Yes, it is true that there exist two edge-disjoint paths between any two vertices in a connected bridgeless graph.
Define a closed trail as a trail whose last vertex is its first vertex. Note, a trail contains two edge-disjoint paths between any two of its vertices.
Trail combining lemma. Let $G$ be a graph. Suppose a closed trail passes vertex $v$. Another closed trail passes vertex $u$. If those two trails share one vertex, there is a closed trail that passes both $u$ and $v$.
Proof. You can convince yourself easily by drawing a few situations. Done.

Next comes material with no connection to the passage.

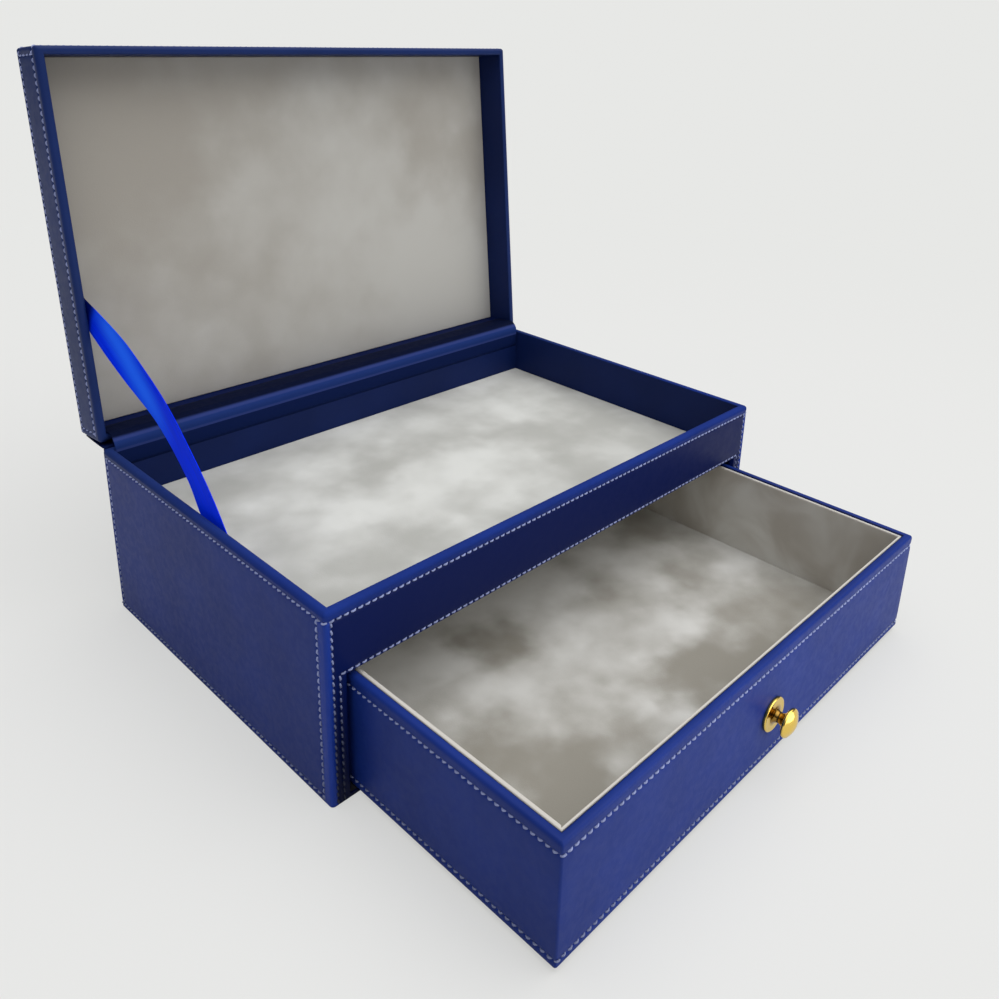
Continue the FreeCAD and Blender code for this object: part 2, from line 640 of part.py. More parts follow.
# ---------------------------------------------------------------- drawer (in its own frame)

def make_drawer_base(doc):
    """The sheet under the drawer, its bottom board and its suede floor."""
    inset = "drawer_x - base_inset"
    block(doc, "drawer_base_sheet", DRAWER, (f"-({inset})", inset),
          ("base_inset", "drawer_depth - base_inset"), ("0", "base_sheet"))
    board = block(doc, "drawer_bottom_board", DRAWER, ("-drawer_skin", "drawer_skin"),
                  ("leather", "drawer_depth - leather"), ("base_sheet", "drawer_board_low"))
    corners = edge_names(board.Tip, upright_at(("XMin", "XMax"), ("YMin", "YMax")))
    add_fillet(board, corners, "drawer_corner")
    floor_x = "drawer_room - panel_gap"
    front, back = "front_inside + drawer_liner", "drawer_depth - front_inside - drawer_liner"
    block(doc, "drawer_floor_panel", DRAWER, (f"-({floor_x})", floor_x),
          (f"{front} + panel_gap", f"{back} - panel_gap"),
          ("drawer_board_low", "drawer_board_low + drawer_panel"))


def make_drawer_walls(doc):
    """The drawer's side boards, with its front and back boards between them."""
    levels = ("drawer_board_low", "drawer_board_high")
    for side, x_range in both_sides("drawer_wall", "drawer_skin"):
        board = block(doc, f"drawer_{side}_board", DRAWER, x_range,
                      ("leather", "drawer_depth - leather"), levels)
        outside = ("XMin",) if side == "left" else ("XMax",)
        add_fillet(board, edge_names(board.Tip, upright_at(outside, ("YMin", "YMax"))),
                   "drawer_corner")
    front = block(doc, "drawer_front_board", DRAWER, ("-drawer_wall", "drawer_wall"),
                  ("leather", "front_inside"), levels)
    drill(front, "leather + drawer_board / 2", "screw_hole_diameter", "2 * drawer_board")
    block(doc, "drawer_back_board", DRAWER, ("-drawer_wall", "drawer_wall"),
          ("drawer_depth - front_inside", "drawer_depth - leather"), levels)


def make_drawer_linings(doc):
    """Suede-covered cards that stand just below the drawer's rim."""
    levels = ("drawer_board_low", "drawer_height - liner_drop")
    back = "drawer_depth - front_inside"
    for side, x_range in both_sides("drawer_room", "drawer_wall"):
        block(doc, f"drawer_{side}_lining", DRAWER, x_range, ("front_inside", back), levels)
    front = block(doc, "drawer_front_lining", DRAWER, ("-drawer_room", "drawer_room"),
                  ("front_inside", "front_inside + drawer_liner"), levels)
    drill(front, "front_inside + drawer_liner / 2", "washer_diameter + 2 * washer_clearance",
          "2 * drawer_liner")
    block(doc, "drawer_back_lining", DRAWER, ("-drawer_room", "drawer_room"),
          (f"{back} - drawer_liner", back), levels)


def make_drawer_cover(doc):
    """Leather round the drawer's four walls, rolled over their top edges."""
    body = new_body(doc, "drawer_cover", DRAWER)
    outside = new_sketch(body, "XY_Plane", "base_sheet")
    draw_rounded_rectangle(outside, "-drawer_x", "drawer_x", "0", "drawer_depth",
                           "drawer_corner_radius")
    lump = add_extrusion(body, "Pad", outside, "drawer_height - base_sheet")
    add_fillet(body, edge_names(lump, front_edge_at("ZMax")), "drawer_rim_radius")
    mouth = new_sketch(body, "XY_Plane", "drawer_height")
    draw_rectangle(mouth, "-drawer_wall", "drawer_wall", "front_inside",
                   "drawer_depth - front_inside")
    add_cut(body, mouth, "leather")
    inside = new_sketch(body, "XY_Plane", "drawer_board_high")
    draw_rounded_rectangle(inside, "-drawer_skin", "drawer_skin", "leather",
                           "drawer_depth - leather", "drawer_corner")
    add_cut(body, inside, "drawer_height")
    drill(body, "leather / 2", "screw_hole_diameter", "3 * leather")


# ---------------------------------------------------------------- knob (turned about its own Y axis)

def make_rosette(doc):
    """Round plate between the drawer's face and the knob."""
    body = new_body(doc, "knob_rosette", KNOB)
    sketch = new_sketch(body, "XY_Plane")
    hole, outside = "screw_hole_diameter / 2", "rosette_diameter / 2"
    draw_rectangle(sketch, hole, outside, "-rosette_thickness", "0")
    turned = add_revolution(body, sketch)
    whole = turned.Shape.BoundBox
    rim = edge_names(turned, lambda edge, box, _: near(box.YMin, whole.YMin)
                     and box.YLength < TOUCH and near(box.XLength, whole.XLength))
    add_fillet(body, rim, "rosette_edge")


def make_knob(doc, sheet):
    """Mushroom knob: foot, waist and domed head, with a blind bore for the screw."""
    body = new_body(doc, "knob", KNOB)
    sketch = new_sketch(body, "XY_Plane")
    bore = "(screw_diameter / 2 + thread_gap)"
    bore_end = "-(rosette_thickness + screw_reach + bore_spare)"
    head, waist = "knob_head_diameter / 2", "knob_neck_diameter / 2"
    draw_outline(sketch, [
        (head, "-(knob_head_start + knob_head_side)"), (head, "-knob_head_start"),
        (waist, "-knob_neck_end"), (waist, "-knob_neck_start"),
        ("knob_foot_diameter / 2", "-rosette_thickness"), (bore, "-rosette_thickness"),
        (bore, bore_end), ("0", bore_end), ("0", "-knob_projection")], dome=True)
    add_revolution(body, sketch)
    for height in (sheet.knob_neck_start, sheet.knob_neck_end):
        add_fillet(body, edge_names(body.Tip, rings_at(height)), "knob_waist_radius")
    for height in (sheet.knob_head_start, sheet.knob_head_start + sheet.knob_head_side):
        add_fillet(body, edge_names(body.Tip, rings_at(height)), "knob_rim_radius")


def make_screw(doc):
    """Slotted screw from inside the drawer through its front and the plate into the knob."""
    body = new_body(doc, "knob_screw", KNOB)
    sketch = new_sketch(body, "XY_Plane")
    seat, tip = "front_inside + washer_thickness", "-(rosette_thickness + screw_reach)"
    head = f"{seat} + screw_head_thickness"
    draw_outline(sketch, [("0", tip), ("screw_diameter / 2", tip), ("screw_diameter / 2", seat),
                          ("screw_head_diameter / 2", seat), ("screw_head_diameter / 2", head),
                          ("0", head)])
    add_revolution(body, sketch)
    slot = new_sketch(body, "XZ_Plane", f"-({head})")
    draw_rectangle(slot, "-screw_head_diameter", "screw_head_diameter", "-screw_slot_width / 2",
                   "screw_slot_width / 2")
    add_cut(body, slot, "2 * screw_slot_depth", both_ways=True)


def make_washer(doc):
    """Flat washer between the screw's head and the drawer's front board."""
    body = new_body(doc, "knob_washer", KNOB)
    sketch = new_sketch(body, "XY_Plane")
    draw_rectangle(sketch, "screw_hole_diameter / 2", "washer_diameter / 2", "front_inside",
                   "front_inside + washer_thickness")
    add_revolution(body, sketch)


# ---------------------------------------------------------------- the whole box

def check(doc):
    """Stop if any object failed or any sub-part is empty or not valid."""
    for item in doc.Objects:
        if "Invalid" in item.State or "Error" in item.State:
            raise RuntimeError(f"{item.Label}: state {item.State}")
    for part in sub_parts(doc):
        if part.Shape.isNull() or not part.Shape.isValid() or len(part.Shape.Solids) != 1:
            raise RuntimeError(f"{part.Label}: its shape is not one valid solid")


def sub_parts(doc):
    kinds = ("PartDesign::Body", "Part::Feature")
    return [item for item in doc.Objects if item.TypeId in kinds and item.getParentGroup() is None]


def write_steps(doc):
    os.makedirs("parts", exist_ok=True)
    for part in sub_parts(doc):
        part.Shape.exportStep(os.path.join("parts", part.Label + ".step"))
        print(f"{part.Label:24s} {part.Shape.Volume:12.1f} mm3")


def main():
    doc = FreeCAD.newDocument("DrawerGiftBox")
    sheet = make_sheet(doc)
    for make in (make_case_base, make_case_walls, make_front_posts, make_bay_sides, make_tray,
                 make_case_cover, make_inner_hinge_leather, make_outer_hinge_leather,
                 make_lid_boards, make_lid_linings, make_lid_cover,
                 make_drawer_base, make_drawer_walls, make_drawer_linings, make_drawer_cover,
                 make_rosette, make_screw, make_washer):
        make(doc)
    make_knob(doc, sheet)
    make_ribbon(doc, sheet)
    doc.recompute()
    check(doc)
    write_steps(doc)


main()
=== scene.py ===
"""Sliding drawer gift box: stitched navy leather, suede floors, satin stay ribbon and gilt knob.

Meshes are worked out in millimetres, materials and settings in metres. Every finished mesh is in
metres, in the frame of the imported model.
"""

import json
import math
from fnmatch import fnmatch

import bmesh
import bpy
from bpy.props import FloatProperty, FloatVectorProperty, IntProperty, PointerProperty
from mathutils import Matrix, Vector, noise


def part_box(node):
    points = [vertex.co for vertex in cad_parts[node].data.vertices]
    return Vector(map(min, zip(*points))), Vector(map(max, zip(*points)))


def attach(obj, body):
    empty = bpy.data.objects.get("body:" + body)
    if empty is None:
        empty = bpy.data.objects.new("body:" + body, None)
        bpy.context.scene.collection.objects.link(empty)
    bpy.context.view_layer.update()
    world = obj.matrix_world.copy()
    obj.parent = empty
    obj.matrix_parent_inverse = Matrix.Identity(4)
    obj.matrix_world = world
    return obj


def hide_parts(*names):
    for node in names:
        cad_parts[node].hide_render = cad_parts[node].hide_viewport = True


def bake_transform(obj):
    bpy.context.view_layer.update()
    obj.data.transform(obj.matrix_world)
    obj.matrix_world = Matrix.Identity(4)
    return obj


bl_info = {
    "name": "Sliding Drawer Gift Box",
    "version": (1, 0, 0),
    "blender": (4, 5, 0),
    "location": "3D View > Sidebar > Gift Box",
    "description": "Leather, suede, ribbon and gilt pieces for a two-level gift box",
    "category": "Object",
}

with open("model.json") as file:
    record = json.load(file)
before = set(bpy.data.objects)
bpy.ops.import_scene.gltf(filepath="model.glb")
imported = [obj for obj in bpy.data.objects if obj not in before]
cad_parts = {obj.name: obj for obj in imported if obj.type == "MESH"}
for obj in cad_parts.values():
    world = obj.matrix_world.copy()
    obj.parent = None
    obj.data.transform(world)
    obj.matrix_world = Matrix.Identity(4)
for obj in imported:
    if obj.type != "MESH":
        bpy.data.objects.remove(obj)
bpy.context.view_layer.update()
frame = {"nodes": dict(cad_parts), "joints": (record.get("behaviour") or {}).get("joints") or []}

MM = 0.001

# The walls of a box, anticlockwise from above.
WALLS = FRONT, RIGHT, BACK, LEFT = range(4)

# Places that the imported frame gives: the lid's hinge line and how far the lid stands open.
HINGE_JOINT = next(joint for joint in frame["joints"] if joint["name"] == "lid_hinge")
HINGE = Vector(HINGE_JOINT["pos_m"]) / MM
OPEN_ANGLE = math.radians(HINGE_JOINT["range_deg"][1])
TILT = OPEN_ANGLE - math.pi / 2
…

Let us prove the following proposition.
A graph is connect and bridgeless if and only if any two vertices are included in a closed trail.
Proof.
"$\Leftarrow$": Obvious.
"$\Rightarrow$": Suppose $G$ is connected and bridgeless. $v$ and $w$ are two vertices.
Let $$T_v=\{u : u \text{ is a vertex of } G \text{ such that there is closed trail that passes }v\text{ and } u\}.$$
Suppose $u\in T_v$ and $s$ be a neighboring vertex of $u$, i.e., $\{u,s\}$ is an edge.
There is a closed trail that passes $v$ and $u$ by the definition of $T_v$.
There is a closed trail that passes $u$ and $s$, since edge $\{u,s\}$ is not a bridge.
Thanks to the lemma, we have a closed trail that passes $v$ and $s$. In other words, $T_v$ contains all neighborhoods of all its vertices. That means $T_v$ (with all edges between its points) is a connected component, which must be $G$ itself. In particular, there is a closed trail that passes $v$ and $w$. Proof is complete.
A very similar characterization of bridgeless connected graphs is Robbins' theorem. If $G$ is connected and bridgeless, that theorem says we can choose a direction for each edge of $G$, turning it into a directed graph that has a path from every vertex to every other vertex.